The 2012 Panizzi Lectures

Women, Books and Communities in Renaissance Italy

Professor Brian Richardson

This series of lectures will survey the involvement of laywomen and nuns in the circulation of written texts during the Italian Renaissance, and especially in the sixteenth century. What roles did women play when their own works or those by male authors were first issued? What texts might women copy by hand? How far could they become concerned in the making and selling of printed books? By what means did books come into their possession? In considering questions such as these, the lectures will also investigate some of the functions that books could have in shaping women’s engagement with the different kinds of communities to which they might belong.

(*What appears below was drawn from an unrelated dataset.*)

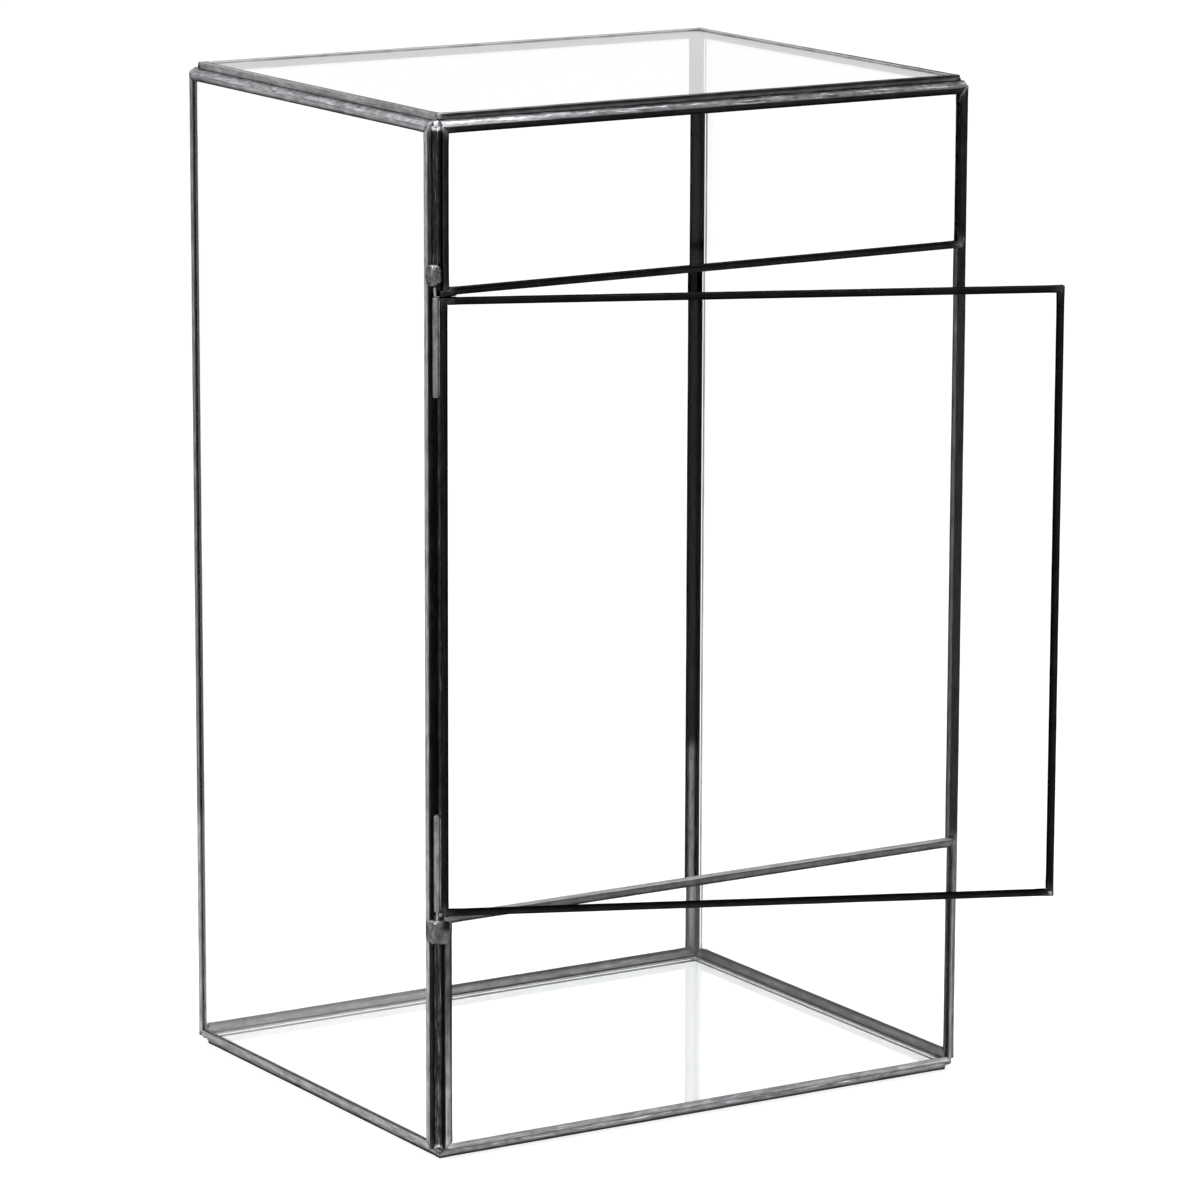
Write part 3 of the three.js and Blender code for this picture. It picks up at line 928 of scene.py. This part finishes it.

Brian Richardson is Professor of Italian Language at the University of Leeds. His publications include Print Culture in Renaissance Italy: The Editor and the Vernacular Text, 1470-1600 (1994), Printing, Writers and Readers in Renaissance Italy (1999), Manuscript Culture in Renaissance Italy (2009) and editions of sixteenth-century texts on Italian linguistics. He is currently leading a project on oral culture in relation to manuscript and print in early modern Italy.

 

Lecture One Monday 15 October 2012 18.15-19.30

CIRCULATING BOOKS in the Conference Centre This lecture will focus on the initial circulation of texts. How did women authors promote the publication of their own works in manuscript and print? How did women who had privileged ownership of manuscript texts diffuse them within their communities? To what extent and why was the patronage of women sought through dedications?

 

Lecture Two Monday 22 October 2012 18.15-19.30

MAKING AND SELLING BOOKS in the Conference Centre How far could women participate in producing and selling books? The lecture will consider how convents could be centres for the copying of manuscripts for their own use or for sale, and how some nuns and laywomen became involved in publishing, printing and bookselling. Lecture Three Monday 29 October 2012 18.15-19.30 ACQUIRING BOOKS in the Conference Centre How did women of all social classes gain access to books as their owners and readers? This final lecture will examine a variety of means through which women could gain possession of books, including commissions of manuscripts, purchases, gifts and inheritance, and borrowing from other members of their communities.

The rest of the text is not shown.